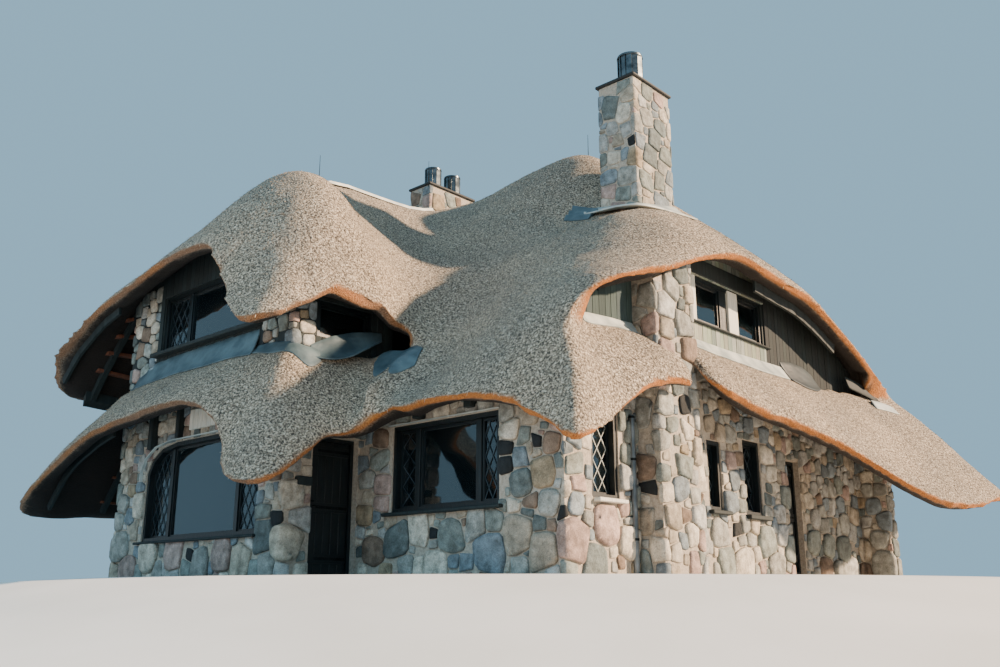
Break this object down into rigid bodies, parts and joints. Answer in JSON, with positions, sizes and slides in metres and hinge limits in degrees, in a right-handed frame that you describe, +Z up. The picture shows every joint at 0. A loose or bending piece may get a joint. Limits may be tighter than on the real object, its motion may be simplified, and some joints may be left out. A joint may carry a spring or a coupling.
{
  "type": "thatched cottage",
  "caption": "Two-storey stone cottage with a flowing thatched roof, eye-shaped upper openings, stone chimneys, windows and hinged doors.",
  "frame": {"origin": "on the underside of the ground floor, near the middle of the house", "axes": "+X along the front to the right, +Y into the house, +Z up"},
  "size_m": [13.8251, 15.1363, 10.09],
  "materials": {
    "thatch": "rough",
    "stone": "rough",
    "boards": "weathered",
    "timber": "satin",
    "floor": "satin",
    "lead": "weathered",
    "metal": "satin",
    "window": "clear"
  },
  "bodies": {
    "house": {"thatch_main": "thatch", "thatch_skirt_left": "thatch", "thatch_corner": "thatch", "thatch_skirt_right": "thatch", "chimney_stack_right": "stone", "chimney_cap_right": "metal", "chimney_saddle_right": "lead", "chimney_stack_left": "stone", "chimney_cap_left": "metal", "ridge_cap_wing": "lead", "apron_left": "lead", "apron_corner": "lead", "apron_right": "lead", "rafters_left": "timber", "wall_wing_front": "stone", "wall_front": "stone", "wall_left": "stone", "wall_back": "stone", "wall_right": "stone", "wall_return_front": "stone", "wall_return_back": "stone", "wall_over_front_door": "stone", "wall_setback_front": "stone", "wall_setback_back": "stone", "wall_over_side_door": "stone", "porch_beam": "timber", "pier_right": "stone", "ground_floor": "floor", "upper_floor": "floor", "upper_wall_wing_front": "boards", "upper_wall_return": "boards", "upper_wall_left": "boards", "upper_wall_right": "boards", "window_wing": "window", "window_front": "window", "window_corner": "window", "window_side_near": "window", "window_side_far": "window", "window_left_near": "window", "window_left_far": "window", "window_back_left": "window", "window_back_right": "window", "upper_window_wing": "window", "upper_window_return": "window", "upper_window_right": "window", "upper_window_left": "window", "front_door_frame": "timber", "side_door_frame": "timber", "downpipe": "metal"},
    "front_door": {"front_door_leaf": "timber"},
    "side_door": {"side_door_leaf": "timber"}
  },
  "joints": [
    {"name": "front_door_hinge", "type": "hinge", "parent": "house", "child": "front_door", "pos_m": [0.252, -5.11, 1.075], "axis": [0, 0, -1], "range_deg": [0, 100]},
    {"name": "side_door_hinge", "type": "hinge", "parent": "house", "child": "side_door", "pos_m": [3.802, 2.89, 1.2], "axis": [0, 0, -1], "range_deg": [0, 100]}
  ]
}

══════════

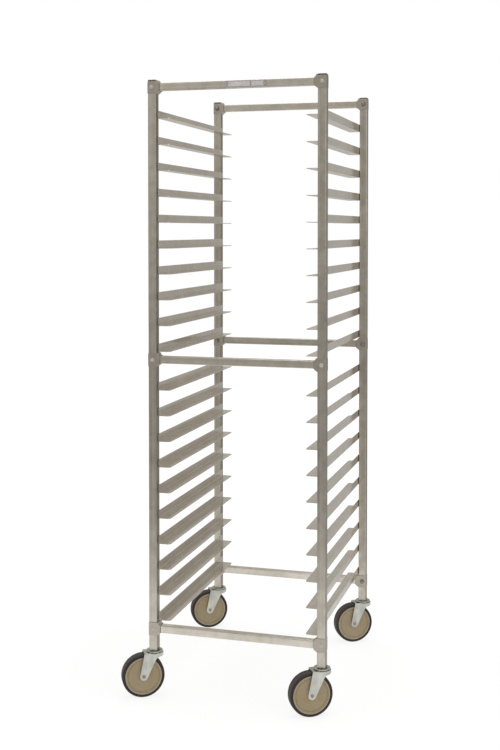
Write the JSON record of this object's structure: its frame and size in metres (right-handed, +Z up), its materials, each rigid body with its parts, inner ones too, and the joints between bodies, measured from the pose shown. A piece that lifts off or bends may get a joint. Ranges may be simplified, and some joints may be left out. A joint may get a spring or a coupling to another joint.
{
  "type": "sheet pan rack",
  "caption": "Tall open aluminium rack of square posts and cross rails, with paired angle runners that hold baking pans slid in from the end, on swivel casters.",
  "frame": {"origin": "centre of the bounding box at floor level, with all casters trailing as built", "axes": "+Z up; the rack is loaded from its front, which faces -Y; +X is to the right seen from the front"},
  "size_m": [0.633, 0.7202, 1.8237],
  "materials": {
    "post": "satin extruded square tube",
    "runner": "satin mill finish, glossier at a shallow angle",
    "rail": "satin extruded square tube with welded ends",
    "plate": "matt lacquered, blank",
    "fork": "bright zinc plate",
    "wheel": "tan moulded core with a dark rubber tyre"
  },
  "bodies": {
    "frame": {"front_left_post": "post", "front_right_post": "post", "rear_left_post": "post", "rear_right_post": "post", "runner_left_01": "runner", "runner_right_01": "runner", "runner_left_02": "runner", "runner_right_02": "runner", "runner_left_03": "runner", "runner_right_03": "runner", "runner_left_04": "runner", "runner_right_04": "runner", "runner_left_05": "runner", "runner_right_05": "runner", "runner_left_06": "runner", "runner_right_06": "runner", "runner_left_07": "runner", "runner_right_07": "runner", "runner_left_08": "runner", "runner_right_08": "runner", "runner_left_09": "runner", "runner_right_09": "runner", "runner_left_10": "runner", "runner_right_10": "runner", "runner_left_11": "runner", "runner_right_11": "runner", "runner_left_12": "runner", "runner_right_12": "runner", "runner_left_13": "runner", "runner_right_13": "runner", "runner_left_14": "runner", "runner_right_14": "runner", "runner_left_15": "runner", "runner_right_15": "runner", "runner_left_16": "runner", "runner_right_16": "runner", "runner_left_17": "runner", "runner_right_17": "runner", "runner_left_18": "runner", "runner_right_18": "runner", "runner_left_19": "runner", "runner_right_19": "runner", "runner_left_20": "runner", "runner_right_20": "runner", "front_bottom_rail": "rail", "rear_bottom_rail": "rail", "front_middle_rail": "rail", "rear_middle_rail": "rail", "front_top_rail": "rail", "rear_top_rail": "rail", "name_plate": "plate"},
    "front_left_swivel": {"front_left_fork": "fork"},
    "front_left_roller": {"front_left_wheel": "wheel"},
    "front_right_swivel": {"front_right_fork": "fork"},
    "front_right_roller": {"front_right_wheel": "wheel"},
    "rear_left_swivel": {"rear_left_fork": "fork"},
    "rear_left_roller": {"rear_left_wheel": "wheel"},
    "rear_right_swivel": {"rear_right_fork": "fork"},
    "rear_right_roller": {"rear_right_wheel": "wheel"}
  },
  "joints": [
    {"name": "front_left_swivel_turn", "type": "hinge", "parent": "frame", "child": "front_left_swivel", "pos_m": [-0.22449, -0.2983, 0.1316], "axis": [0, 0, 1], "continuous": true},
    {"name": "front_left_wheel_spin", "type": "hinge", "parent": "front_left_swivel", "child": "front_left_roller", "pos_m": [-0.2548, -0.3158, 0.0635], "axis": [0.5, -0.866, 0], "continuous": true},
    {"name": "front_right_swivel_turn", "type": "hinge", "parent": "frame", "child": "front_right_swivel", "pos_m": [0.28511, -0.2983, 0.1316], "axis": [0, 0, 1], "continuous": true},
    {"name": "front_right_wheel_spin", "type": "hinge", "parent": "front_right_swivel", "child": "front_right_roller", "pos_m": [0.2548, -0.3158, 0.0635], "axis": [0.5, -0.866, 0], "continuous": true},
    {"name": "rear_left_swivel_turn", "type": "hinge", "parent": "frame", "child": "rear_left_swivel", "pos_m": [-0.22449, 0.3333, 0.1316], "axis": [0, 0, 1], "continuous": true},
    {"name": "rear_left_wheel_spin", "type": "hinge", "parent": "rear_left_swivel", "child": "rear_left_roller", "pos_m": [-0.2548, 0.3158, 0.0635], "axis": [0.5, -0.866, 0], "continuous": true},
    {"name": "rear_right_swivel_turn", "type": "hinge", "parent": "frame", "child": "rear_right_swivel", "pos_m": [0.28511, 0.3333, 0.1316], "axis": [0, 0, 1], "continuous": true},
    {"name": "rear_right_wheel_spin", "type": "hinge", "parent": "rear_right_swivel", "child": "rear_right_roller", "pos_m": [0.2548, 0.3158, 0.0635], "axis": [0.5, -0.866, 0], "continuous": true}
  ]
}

══════════

Copy every line that includes the string "into" from the material above.

Full response =>
Break this object down into rigid bodies, parts and joints. Answer in JSON, with positions, sizes and slides in metres and hinge limits in degrees, in a right-handed frame that you describe, +Z up. The picture shows every joint at 0. A loose or bending piece may get a joint. Limits may be tighter than on the real object, its motion may be simplified, and some joints may be left out. A joint may carry a spring or a coupling.
  "frame": {"origin": "on the underside of the ground floor, near the middle of the house", "axes": "+X along the front to the right, +Y into the house, +Z up"},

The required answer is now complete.